The Eighty-Five Percent Protests Outside the New School

by Corinna Kirsch on March 16, 2015 Breaking! + Newswire

protest outside of the new schoolA Grammy-winner, a former U.S. Assistant Attorney, and a renowned painter all stood in the cold this morning, bundled up outside the New School.

They’re all part-time faculty members from the New School, and this morning, they were joined by dozens of fellow adjuncts from ACT-UAW, a part-time faculty union. All spent the morning demonstrating outside the school’s recently completed University Center. Built to the tune of $317 million—or more, depending on who you ask—the shiny, jigsaw facade became a lodestone for airing the administration’s injustices.

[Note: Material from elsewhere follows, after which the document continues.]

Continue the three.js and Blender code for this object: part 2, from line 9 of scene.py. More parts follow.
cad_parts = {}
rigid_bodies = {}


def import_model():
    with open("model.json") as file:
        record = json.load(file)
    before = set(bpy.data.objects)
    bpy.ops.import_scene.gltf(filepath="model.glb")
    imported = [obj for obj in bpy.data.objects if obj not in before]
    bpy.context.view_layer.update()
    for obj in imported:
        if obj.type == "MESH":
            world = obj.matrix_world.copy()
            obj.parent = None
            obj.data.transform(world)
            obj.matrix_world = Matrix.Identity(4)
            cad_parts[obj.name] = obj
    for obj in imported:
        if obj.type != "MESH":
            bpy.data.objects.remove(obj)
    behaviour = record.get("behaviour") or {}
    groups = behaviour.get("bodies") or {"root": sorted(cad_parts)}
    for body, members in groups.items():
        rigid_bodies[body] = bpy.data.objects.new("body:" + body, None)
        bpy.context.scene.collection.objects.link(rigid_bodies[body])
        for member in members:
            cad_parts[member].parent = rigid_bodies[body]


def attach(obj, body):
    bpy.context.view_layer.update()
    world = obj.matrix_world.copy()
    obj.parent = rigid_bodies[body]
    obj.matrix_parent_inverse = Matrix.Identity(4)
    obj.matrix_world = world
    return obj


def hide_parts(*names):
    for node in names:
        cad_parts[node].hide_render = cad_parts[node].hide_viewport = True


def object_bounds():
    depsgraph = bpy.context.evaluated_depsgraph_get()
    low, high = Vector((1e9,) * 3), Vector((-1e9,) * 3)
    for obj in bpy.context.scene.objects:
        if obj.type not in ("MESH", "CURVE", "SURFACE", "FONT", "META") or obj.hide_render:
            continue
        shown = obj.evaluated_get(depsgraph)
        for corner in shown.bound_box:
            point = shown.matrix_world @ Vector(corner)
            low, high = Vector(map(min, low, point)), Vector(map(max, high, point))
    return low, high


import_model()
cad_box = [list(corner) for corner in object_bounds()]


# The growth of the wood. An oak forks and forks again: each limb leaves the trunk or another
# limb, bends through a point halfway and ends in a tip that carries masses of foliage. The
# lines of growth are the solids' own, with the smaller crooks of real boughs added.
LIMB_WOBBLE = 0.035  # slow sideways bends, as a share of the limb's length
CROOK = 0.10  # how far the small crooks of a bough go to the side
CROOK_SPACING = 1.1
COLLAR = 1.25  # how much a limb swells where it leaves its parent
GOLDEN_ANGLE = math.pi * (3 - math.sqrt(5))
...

“Now this building we’re standing outside, it looks like it cost a lot of money,” said Corey Johnson, city council member and one of the day’s speakers. Johnson then pointed a finger into the air—“So stop trying to hike the cost of healthcare!”

Throughout the morning, speaker after speaker came to stand in the middle of the crowd, giving their own take on the New School administration’s proposed policies: hiring non-union adjuncts, raising health-care premiums, and going back to recession-level wages.

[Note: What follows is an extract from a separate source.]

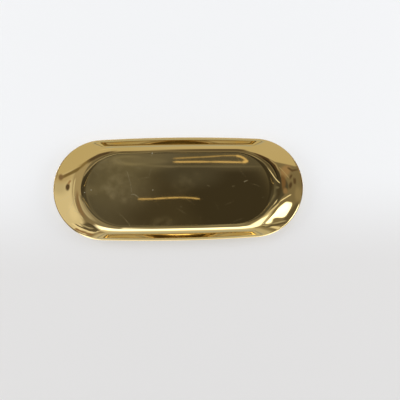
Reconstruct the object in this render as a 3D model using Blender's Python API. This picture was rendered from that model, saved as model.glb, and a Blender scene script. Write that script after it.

That’s not even the entire laundry list of complaints lodged against the New School by its part-time faculty, which, happens to be the vast majority of the teaching staff. 85-percent of the New School’s teaching staff is part-time.

“We don’t have any sick days,” cried out one longtime part-timer.

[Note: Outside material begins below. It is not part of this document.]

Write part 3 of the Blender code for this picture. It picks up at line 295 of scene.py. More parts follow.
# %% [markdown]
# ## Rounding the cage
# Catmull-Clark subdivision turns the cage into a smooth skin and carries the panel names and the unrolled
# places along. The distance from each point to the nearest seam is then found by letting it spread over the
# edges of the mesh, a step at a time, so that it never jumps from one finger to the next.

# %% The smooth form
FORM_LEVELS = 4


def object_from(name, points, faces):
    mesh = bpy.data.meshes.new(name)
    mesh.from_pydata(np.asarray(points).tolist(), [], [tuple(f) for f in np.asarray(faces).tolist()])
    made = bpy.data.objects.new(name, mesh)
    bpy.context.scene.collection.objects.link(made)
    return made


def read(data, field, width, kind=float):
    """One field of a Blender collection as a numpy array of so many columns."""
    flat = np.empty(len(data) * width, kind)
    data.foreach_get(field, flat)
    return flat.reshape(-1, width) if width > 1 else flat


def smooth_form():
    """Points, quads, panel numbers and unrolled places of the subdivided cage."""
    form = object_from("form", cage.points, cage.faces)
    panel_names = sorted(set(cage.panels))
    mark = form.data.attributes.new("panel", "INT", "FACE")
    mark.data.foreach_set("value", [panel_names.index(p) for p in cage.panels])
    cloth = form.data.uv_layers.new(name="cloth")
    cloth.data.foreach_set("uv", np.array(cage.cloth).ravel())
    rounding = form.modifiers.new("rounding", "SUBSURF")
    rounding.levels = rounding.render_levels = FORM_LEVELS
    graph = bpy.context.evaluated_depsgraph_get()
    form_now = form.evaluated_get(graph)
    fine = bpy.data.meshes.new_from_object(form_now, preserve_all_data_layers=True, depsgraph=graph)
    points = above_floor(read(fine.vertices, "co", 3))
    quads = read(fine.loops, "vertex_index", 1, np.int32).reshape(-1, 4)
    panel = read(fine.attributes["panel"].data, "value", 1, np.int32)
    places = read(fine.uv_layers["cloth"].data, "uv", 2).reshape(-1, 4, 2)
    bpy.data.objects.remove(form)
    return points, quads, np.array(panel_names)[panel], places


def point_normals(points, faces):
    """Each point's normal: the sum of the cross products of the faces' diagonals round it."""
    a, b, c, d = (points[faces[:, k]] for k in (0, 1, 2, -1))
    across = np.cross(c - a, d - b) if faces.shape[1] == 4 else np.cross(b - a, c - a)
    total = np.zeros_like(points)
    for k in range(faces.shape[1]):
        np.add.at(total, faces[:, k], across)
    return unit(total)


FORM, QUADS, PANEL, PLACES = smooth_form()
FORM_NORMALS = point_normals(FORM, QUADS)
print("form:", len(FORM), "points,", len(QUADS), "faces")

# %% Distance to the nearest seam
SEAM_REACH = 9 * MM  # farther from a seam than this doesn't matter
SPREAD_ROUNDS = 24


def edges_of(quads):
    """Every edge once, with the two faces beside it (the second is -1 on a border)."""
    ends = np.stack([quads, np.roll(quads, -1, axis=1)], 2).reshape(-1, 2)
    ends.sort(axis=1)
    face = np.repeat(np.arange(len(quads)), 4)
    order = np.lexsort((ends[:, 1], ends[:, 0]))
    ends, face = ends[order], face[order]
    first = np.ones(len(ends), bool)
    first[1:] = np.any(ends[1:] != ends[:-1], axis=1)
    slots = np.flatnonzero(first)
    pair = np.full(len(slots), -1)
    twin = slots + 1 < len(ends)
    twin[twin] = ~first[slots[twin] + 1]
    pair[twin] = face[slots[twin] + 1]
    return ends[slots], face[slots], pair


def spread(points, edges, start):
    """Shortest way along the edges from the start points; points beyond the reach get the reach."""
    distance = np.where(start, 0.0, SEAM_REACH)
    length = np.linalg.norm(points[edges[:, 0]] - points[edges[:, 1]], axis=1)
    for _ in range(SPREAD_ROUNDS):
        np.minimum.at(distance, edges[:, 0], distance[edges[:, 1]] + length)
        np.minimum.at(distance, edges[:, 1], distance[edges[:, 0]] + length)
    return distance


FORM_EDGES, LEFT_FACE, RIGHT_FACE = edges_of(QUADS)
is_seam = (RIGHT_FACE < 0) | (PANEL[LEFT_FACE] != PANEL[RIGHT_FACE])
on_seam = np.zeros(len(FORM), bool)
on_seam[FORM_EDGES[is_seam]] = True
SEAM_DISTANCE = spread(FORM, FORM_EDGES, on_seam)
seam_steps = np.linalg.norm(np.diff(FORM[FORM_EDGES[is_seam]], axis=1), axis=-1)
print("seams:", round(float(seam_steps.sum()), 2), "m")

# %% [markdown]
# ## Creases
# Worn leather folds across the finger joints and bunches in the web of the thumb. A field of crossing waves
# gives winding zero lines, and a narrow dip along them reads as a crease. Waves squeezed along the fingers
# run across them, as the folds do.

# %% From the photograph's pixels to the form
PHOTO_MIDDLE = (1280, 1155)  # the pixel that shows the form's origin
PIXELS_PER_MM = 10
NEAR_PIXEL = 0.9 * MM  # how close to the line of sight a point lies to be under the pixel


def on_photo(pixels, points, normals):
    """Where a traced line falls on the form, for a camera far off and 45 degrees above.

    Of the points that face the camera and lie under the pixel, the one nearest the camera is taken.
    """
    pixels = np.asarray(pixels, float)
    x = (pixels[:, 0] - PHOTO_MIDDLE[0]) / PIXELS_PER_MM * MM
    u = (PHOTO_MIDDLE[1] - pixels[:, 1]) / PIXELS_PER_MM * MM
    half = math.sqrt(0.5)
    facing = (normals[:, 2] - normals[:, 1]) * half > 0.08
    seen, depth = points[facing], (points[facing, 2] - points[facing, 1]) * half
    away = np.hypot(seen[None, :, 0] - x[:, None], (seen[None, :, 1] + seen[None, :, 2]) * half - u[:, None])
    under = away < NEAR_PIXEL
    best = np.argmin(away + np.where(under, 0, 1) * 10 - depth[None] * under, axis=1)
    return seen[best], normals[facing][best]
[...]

“I used to tell my students that teaching was a beautiful profession that would land you in genteel poverty,” said one full-time sympathizer. “Now I just say you’ll live in poverty for the rest of your life.”

Or, like several adjunct faculty we spoke with, they take on other part-time jobs to make ends meet.

Even younger part-timers are feeling crushed. “I have a PhD, I’m presenting at conferences,” said Dr. Meridith Kruse, “But I can’t stay here.” Kruse, who has taught at the New School for over two years, told me that she and her colleagues resorted to a Kickstarter campaign to find funds to attend the National Women’s Studies Association conference. She does not have an office, but was able to borrow one from a friend one semester.

“You get what you get,” said one union member in regards to the administration, “and you don’t get upset.” I asked her where she first heard that saying, to grin and bear it; she says she tells it to her kids.

Art F City has requested a statement from New School President David E. Van Zandt. We will update the post as soon as we receive the administration’s response regarding the protest.